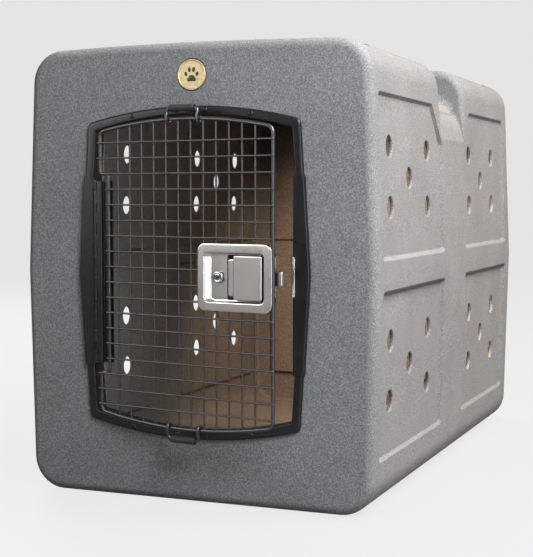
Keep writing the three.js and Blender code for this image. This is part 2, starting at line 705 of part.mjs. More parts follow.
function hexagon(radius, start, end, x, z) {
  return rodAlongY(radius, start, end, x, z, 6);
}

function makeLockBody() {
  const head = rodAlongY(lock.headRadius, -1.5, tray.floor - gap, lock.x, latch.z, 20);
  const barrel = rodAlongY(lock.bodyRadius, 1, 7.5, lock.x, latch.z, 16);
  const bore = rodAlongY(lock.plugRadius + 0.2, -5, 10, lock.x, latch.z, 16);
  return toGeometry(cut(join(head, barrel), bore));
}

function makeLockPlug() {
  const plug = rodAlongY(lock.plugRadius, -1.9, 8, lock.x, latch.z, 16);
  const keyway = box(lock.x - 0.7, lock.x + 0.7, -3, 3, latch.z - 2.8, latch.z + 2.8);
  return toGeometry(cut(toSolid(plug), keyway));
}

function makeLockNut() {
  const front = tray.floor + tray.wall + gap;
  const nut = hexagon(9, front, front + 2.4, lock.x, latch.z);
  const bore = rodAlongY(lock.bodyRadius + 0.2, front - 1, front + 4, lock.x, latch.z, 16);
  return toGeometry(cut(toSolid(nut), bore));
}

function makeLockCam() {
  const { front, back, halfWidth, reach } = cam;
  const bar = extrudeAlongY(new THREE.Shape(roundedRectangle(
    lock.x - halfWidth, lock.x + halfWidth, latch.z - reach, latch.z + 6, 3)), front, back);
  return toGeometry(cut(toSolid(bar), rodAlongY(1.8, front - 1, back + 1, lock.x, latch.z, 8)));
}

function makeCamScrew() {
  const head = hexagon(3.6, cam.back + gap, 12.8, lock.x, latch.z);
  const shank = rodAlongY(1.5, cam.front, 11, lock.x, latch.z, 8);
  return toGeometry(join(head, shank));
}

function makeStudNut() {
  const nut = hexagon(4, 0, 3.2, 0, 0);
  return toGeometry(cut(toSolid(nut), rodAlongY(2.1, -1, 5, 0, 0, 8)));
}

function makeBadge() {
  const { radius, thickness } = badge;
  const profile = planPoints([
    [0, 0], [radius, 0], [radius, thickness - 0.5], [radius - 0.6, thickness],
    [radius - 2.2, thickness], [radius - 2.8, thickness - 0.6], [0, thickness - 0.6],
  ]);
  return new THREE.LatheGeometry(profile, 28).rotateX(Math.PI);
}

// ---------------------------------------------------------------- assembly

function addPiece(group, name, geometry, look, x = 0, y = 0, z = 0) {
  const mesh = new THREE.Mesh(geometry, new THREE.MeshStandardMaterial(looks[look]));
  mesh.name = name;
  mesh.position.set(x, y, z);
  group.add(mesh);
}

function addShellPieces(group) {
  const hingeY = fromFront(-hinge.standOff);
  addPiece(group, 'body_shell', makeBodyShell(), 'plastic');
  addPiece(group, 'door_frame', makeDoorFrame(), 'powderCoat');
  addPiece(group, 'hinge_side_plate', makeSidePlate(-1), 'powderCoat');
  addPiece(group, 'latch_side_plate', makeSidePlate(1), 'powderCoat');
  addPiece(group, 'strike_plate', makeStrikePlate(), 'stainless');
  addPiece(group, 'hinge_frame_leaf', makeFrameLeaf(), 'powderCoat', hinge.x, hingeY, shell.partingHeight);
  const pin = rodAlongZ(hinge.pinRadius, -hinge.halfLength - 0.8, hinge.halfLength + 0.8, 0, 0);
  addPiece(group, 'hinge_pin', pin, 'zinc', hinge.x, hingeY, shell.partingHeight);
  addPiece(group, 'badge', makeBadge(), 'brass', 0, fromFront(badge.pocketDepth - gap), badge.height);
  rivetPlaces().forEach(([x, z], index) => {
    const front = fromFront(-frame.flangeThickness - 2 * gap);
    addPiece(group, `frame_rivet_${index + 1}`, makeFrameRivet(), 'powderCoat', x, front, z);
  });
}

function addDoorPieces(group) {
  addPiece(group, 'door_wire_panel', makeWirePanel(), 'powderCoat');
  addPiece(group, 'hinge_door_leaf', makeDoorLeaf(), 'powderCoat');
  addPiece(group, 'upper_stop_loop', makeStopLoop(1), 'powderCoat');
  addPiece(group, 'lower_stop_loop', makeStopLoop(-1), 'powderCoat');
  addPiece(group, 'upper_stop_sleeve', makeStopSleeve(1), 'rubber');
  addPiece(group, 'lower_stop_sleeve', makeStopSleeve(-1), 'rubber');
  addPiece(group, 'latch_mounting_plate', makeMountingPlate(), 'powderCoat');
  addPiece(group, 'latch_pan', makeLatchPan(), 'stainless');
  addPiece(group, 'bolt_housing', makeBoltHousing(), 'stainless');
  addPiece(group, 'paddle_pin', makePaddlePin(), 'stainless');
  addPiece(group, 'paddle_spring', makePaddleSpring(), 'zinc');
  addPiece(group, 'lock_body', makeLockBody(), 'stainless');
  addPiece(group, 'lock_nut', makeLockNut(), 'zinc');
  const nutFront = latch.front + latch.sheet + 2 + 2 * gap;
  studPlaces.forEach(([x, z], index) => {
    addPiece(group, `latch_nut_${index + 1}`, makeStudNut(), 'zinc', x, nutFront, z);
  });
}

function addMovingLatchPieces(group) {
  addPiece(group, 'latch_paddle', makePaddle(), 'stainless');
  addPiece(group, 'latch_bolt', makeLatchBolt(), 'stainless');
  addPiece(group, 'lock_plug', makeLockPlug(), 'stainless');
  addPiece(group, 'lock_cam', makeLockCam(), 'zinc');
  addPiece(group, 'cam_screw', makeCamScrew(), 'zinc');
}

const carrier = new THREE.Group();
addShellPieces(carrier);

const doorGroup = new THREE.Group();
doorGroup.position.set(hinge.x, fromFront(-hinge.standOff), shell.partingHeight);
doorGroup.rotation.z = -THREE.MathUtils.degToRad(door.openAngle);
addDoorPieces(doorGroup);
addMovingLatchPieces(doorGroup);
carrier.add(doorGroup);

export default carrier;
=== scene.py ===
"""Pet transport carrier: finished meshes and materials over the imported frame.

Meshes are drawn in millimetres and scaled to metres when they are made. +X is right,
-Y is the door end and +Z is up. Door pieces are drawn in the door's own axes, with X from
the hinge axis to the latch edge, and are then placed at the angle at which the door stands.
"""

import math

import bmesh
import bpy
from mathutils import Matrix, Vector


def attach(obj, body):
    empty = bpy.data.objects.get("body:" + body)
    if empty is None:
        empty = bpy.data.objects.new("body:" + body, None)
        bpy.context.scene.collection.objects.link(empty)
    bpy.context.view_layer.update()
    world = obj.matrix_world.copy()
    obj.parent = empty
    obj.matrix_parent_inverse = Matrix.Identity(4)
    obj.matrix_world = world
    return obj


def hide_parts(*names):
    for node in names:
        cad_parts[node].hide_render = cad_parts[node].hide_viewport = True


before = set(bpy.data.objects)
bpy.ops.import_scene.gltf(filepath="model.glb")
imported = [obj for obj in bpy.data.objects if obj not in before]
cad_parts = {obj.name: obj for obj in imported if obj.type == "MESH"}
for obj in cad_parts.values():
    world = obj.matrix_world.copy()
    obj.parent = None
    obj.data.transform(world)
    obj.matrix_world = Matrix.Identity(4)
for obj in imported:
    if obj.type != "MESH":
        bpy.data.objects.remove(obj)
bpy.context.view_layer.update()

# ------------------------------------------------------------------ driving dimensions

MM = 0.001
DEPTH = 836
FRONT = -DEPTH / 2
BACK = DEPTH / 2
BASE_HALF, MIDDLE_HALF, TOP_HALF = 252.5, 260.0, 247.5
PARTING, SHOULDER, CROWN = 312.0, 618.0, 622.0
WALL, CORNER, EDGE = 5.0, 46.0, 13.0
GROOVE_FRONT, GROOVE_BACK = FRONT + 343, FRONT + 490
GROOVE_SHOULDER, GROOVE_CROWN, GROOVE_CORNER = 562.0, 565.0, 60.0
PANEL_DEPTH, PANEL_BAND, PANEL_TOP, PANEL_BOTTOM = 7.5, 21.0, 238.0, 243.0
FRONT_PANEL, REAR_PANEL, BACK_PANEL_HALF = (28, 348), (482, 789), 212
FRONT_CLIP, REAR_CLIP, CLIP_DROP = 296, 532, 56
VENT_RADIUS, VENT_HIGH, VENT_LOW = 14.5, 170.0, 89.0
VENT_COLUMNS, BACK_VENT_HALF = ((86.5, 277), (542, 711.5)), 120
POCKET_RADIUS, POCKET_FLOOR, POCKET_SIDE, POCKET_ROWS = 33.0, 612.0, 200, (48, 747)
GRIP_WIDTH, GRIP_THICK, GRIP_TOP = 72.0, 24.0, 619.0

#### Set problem
Exactly and only the lines from the line that contains "for node in" through the line that contains "imported = [obj" are to be repeated as they stand.

#### Result of this exercise
    for node in names:
        cad_parts[node].hide_render = cad_parts[node].hide_viewport = True


before = set(bpy.data.objects)
bpy.ops.import_scene.gltf(filepath="model.glb")
imported = [obj for obj in bpy.data.objects if obj not in before]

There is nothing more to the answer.